Mr Platten was on the graveyard shift reacting to "anything and everything" in southwest Sydney when the urgent call for assistance came over the radio.
When he got out of his car just before midnight on McDonald St, one of the first things he noticed was a trail of mangoes leading away from the murder scene.
"I led the task of getting one person to guard the mangoes with their life," Mr Platten, who retired from the police force in 2009, said.
"I immediately thought of the texture of a mango and was very confident we could get a fingerprint of it.
"I was going around telling everyone these mangoes were going to get printed - I was the laughing stock of the local area command.
"(My colleagues) were 100 per cent doubtful."
Mr Platen ended up in an argument with his superiors about the urgent need to get fingerprint officers to the scene before the weather turned bad.
"I said: "We've got murderers on the run, bad weather coming and limited resources. Make it happen and I'll take the blame for it if it doesn't work out'," he recalled.
Mr Platten said he considered the non-porous texture of the mango and the likelihood the culprits would have handled the fruit with sweaty hands. Curiously, one of the mangoes found on the street had been sliced with a knife.
The crime scene remained untouched for several hours before the mangoes were carefully plucked off the street, placed in evidence bags and taken to the forensic services hub in Parramatta.

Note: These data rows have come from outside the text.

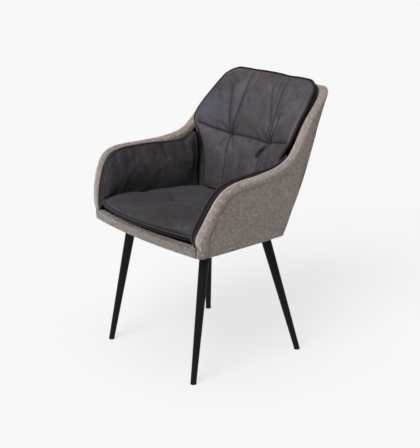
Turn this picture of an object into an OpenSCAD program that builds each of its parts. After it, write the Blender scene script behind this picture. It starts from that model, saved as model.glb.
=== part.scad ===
// Upholstered armchair for a dining table.  A bucket shell in woven fabric holds quilted
// dark pads, and stands on four tapered steel legs.
// The chair faces -Y, +Z is up, and the origin is on the floor under the middle of the chair.

/* [Overall] */
// Depth from the front of the cushion to the back of the shell
overall_d = 607; // [600:1:612]
// Height of the top of the back pad
overall_h = 862; // [858:1:866]
// Height of the shell's lower edge at its front corners
base_h = 412; // [408:1:416]
// Backward slope of the seat in degrees
seat_tilt = 3; // [2:0.5:4]

/* [Shell] */
// Half width of the shell at its lower front corners
front_half_w = 273; // [268:1:276]
// Half width of the shell at its lower rear corners
rear_half_w = 212; // [208:1:214]
// How far each side leans out, in mm for each mm of height
side_flare = 0.23; // [0.21:0.01:0.24]
// Outward belly of each side at arm height
arm_belly = 21; // [18:1:23]
// Height of the top edge of the shell
shell_top = 842; // [838:1:845]
// Radius of the rear vertical corners
corner_r = 30; // [26:1:34]
// Thickness of the arms of the shell
arm_th = 32; // [31:1:34]
// Thickness of the back of the shell
back_th = 38; // [37:1:40]
// Thickness of the bent plywood panels
ply_th = 9; // [8:0.5:9]
// Thickness of the woven fabric
fabric_th = 2; // [1.6:0.1:2]

/* [Seat] */
// Thickness of the plywood seat board
board_th = 15; // [14:1:16]
// Height of the seat cushion's piping at its front
cushion_pipe_h = 470; // [468:1:473]
// Rise of the cushion's crown above its piping
cushion_crown = 32; // [28:1:36]
// Thickness of the pad covers
leather_th = 1.5; // [1.2:0.1:1.6]
// Diameter of the piping
piping_d = 6; // [5:0.5:6.5]

/* [Legs] */
// Diameter of a leg at its top
leg_top_d = 32; // [30:1:33]
// Diameter of a leg at its foot
leg_foot_d = 18; // [17:1:19]
// Wall of the leg tube
leg_wall = 1.5; // [1.2:0.1:1.8]
// Foot of a front leg, from the middle of the chair: sideways
front_foot_x = 219; // [210:1:225]
// Foot of a front leg, from the middle of the chair: forward
front_foot_y = 256; // [250:1:262]
// Foot of a rear leg, from the middle of the chair: sideways
rear_foot_x = 228; // [220:1:234]
// Foot of a rear leg, from the middle of the chair: backward
rear_foot_y = 164; // [156:1:170]

/* [Hidden] */

fabric = [0.52, 0.49, 0.47];
leather = [0.24, 0.23, 0.24];
foam = [0.90, 0.86, 0.70];
plywood = [0.78, 0.62, 0.42];
black_steel = [0.06, 0.06, 0.06];
zinc = [0.72, 0.72, 0.74];

gap = 0.3;                             // clear space left between neighbouring layers
corner_y = -overall_d / 2 + 36;        // lower front corners of the shell
band_bow = 22;                         // how far the front band curves forward
rear_y = 125;                          // lower rear corners of the shell
top_rear_y = overall_d / 2 - 4.5;      // upper rear corners of the shell
tilt_slope = tan(seat_tilt);

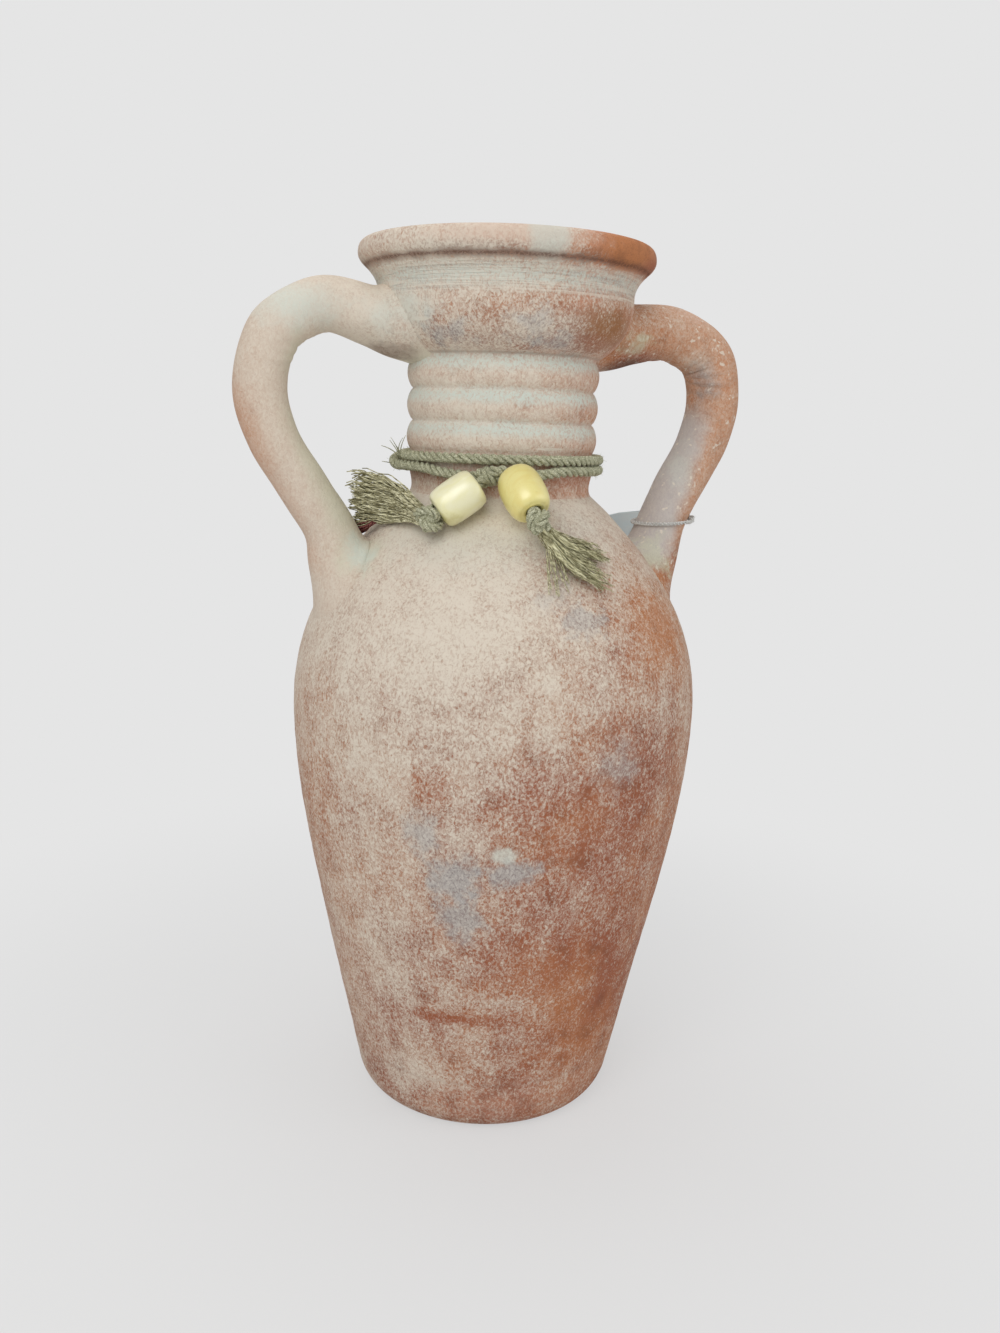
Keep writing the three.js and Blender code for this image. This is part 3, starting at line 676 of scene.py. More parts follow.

Forensic officers used the cyanoacrylate - or superglue - method to identify fingerprints on the mangoes.
By that stage, police had also received witness accounts about a group of five local boys seen roaming the streets around Berala and Regents Park that night.
Investigators pulled the fingerprint records of the suspects - accumulated due to previous criminal records - and compared them against the prints on the mangoes. Bingo.
Five teenagers, a 17-year-old and four 16-year-olds, were eventually arrested and charged in relation to Mr Laxale's death.
The older boy was charged with murder and there were witness accounts that he was seen washing blood off a knife moments after the attack. He was convicted of murder following a NSW Supreme Court trial.
But, in a rare but significant mix-up, the conviction was quashed and he was found not guilty at retrial after it emerged police believed he was 18 when they arrested him and treated him as such during a police interview. In fact, he was aged 17 and six months and should not have been interviewed without a support person.